Ultimately I think only two blocks are needed to build a complete chain, a biquad filter and a waveshaper. On its own the biquad is sufficient to construct simple tonestacks and cabinet simulations while the waveshaper allows us to trivially model non-linear relationships between input and output voltages. A waveshaper is not insufficient to model a real valve’s behaviour for AC signals although it can be combined with a biquad filter that feeds back from its input to its output to add at least some modelling of dynamic behaviour.
So on that basis I coded up these basic building blocks (including a test suite) and set to work. I should at this point express my gratitude to Robert Bristow-Johnson for his Cookbook formulae for audio EQ biquad filter coefficients, all those filters compressed into such an easy to read document saved me an awful lot of work.
So, lets get back on topic and introduce a basic cabinet filter using only biquad filters. My starting point was a trace of the frequency response of the Condor cabsim from runoffgroove. I had no real reason to pick this cabinet response over any other but I happened to stumble across their graph first.

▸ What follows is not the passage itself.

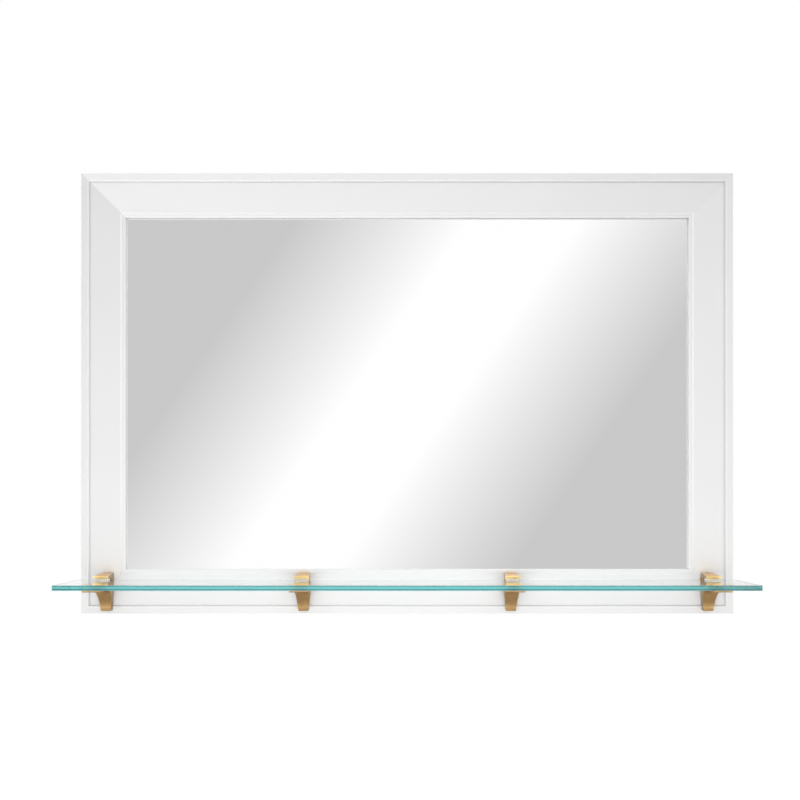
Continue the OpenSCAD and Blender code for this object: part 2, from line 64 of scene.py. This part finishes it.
# The stretch of X in which the shelf's edge turns greyer with painted shade
GREY_SHADE_FROM = 0.33
GREY_SHADE_TO = 0.46
# Depth below the shelf down to which a highlight is painted on the brackets' front faces
HIGHLIGHT_DEPTH = 0.007
# Widths to which sharp edges are rounded, and the shortest edge that is rounded near a bore
BRASS_EDGE = 0.00035
UPPER_PAD_EDGE = 0.0004
LOWER_PAD_EDGE = 0.0003
BUTTON_EDGE = 0.0002
SHORTEST_EDGE = 0.0009
# Edges that turn more than the first are rounded, and what then still turns more than the
# second is shaded as a sharp edge
ROUNDED_ANGLE = math.radians(28)
SHARP_ANGLE = math.radians(30)
# Faces that turn less than this are joined first
FLAT_ANGLE = math.radians(0.6)
# Points this close are one point, and a point this close to a level lies on it
SAME_POINT = 2e-6
SAME_LEVEL = 1e-5
# How far a pad or a button stands off the face that it rests on
HAIR = 0.00003
# The bumpers' radius at the frame, the share of it left at the wall, and the rounding there
BUMPER_RADIUS = 0.006
BUMPER_TAPER = 0.86
BUMPER_RIM = 0.0011
FLOOR_SIZE = 5.0
FLOOR_DROP = 0.65
# The studio's light bank, seen on a plane at distance 1: its slant, where its left edge
# brightens and its right edge dims, and how pale a screen shows the studio and the bank
BANK_SLANT = 0.6935
BANK_LEFT = (-0.352, -0.155)
BANK_RIGHT = (-0.028, 0.168)
BANK_TONES = (0.786, 1.004)
SCREEN_GAMMA = 2.2


# ---------------------------------------------------------------- node helpers

class Shade:
    """A node tree with short ways to add and join nodes."""

    def __init__(self, tree):
        self.tree = tree
        self.tree.nodes.clear()

    def add(self, kind, **settings):
        node = self.tree.nodes.new(kind)
        for key, value in settings.items():
            setattr(node, key, value)
        return node

    def join(self, output, socket):
        self.tree.links.new(output, socket)

    def put(self, value, socket):
        if isinstance(value, bpy.types.NodeSocket):
            self.join(value, socket)
        else:
            socket.default_value = value

    def math(self, operation, a, b=None):
        node = self.add("ShaderNodeMath", operation=operation)
        for i, value in enumerate((a, b)):
            if value is not None:
                self.put(value, node.inputs[i])
        return node.outputs[0]

    def ramp(self, value, low, high, low_out=0.0, high_out=1.0):
        """Runs from low_out to high_out while the value goes from low to high."""
        node = self.add("ShaderNodeMapRange", clamp=True)
        self.put(value, node.inputs["Value"])
        node.inputs["From Min"].default_value = low
        node.inputs["From Max"].default_value = high
        node.inputs["To Min"].default_value = low_out
        node.inputs["To Max"].default_value = high_out
        return node.outputs["Result"]

    def mix(self, share, a, b):
        node = self.add("ShaderNodeMix", data_type="FLOAT")
        self.put(share, node.inputs[0])
        self.put(a, node.inputs[2])
        self.put(b, node.inputs[3])
        return node.outputs[0]

    def blend(self, share, a, b, how="MIX"):
        node = self.add("ShaderNodeMix", data_type="RGBA", blend_type=how)
        self.put(share, node.inputs[0])
        self.put(a, node.inputs[6])
        self.put(b, node.inputs[7])
        return node.outputs[2]

    def line(self, value, at, half, soft, share=1.0, rest=0.0):
        """The share on a line around this level, and rest away from it."""
        off = self.math("ABSOLUTE", self.math("SUBTRACT", value, at))
        return self.ramp(off, half, soft, share, rest)

    def noise(self, where, scale, detail=2.0, roughness=0.5, stretch=None):
        if stretch is not None:
            mapping = self.add("ShaderNodeMapping")
            mapping.inputs["Scale"].default_value = stretch
            self.join(where, mapping.inputs["Vector"])
            where = mapping.outputs["Vector"]
        node = self.add("ShaderNodeTexNoise")
        self.join(where, node.inputs["Vector"])
        node.inputs["Scale"].default_value = scale
        node.inputs["Detail"].default_value = detail
        node.inputs["Roughness"].default_value = roughness
        return node.outputs["Fac"]

    def bump(self, height, strength, distance, under=None):
        node = self.add("ShaderNodeBump")
        node.inputs["Strength"].default_value = strength
        node.inputs["Distance"].default_value = distance
        self.join(height, node.inputs["Height"])
        if under is not None:
            self.join(under, node.inputs["Normal"])
        return node.outputs["Normal"]

    def coordinates(self):
        """The point on the object as one vector, then its parts, then the normal's parts."""
        node = self.add("ShaderNodeTexCoord")
        split = self.add("ShaderNodeSeparateXYZ")
        self.join(node.outputs["Object"], split.inputs[0])
        normal = self.add("ShaderNodeSeparateXYZ")
        self.join(node.outputs["Normal"], normal.inputs[0])
        return node.outputs["Object"], split.outputs, normal.outputs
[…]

Based on the above graph picked out five biquad filters:
A -16dB partial notch filter at 400Hz to get the deep notch
A 6dB high boosting shelf filter at 400Hz to get the roller coaster effect
A single high pass filter at 60Hz
Two low pass filters each at 4000Hz
As of now I haven’t yet graphed the response of this cabinet simulation (although I have listened to it) and currently all the Q values are untuned and set to 0.7 . Tuning these will have a big effect on the mid range since in particular they change the shape of the curve around the notch.
Having got this far I won’t be using the runoffgroove graph as a reference any more. All further tuning will be by ear and, eventually, I’ll create other speaker models using graphs from real speakers. That said it will be while before I start improving the cabsim. At the moment one working cabsim is sufficient to get the rest of the signal chain in place so the focus has to be somewhere else for a while.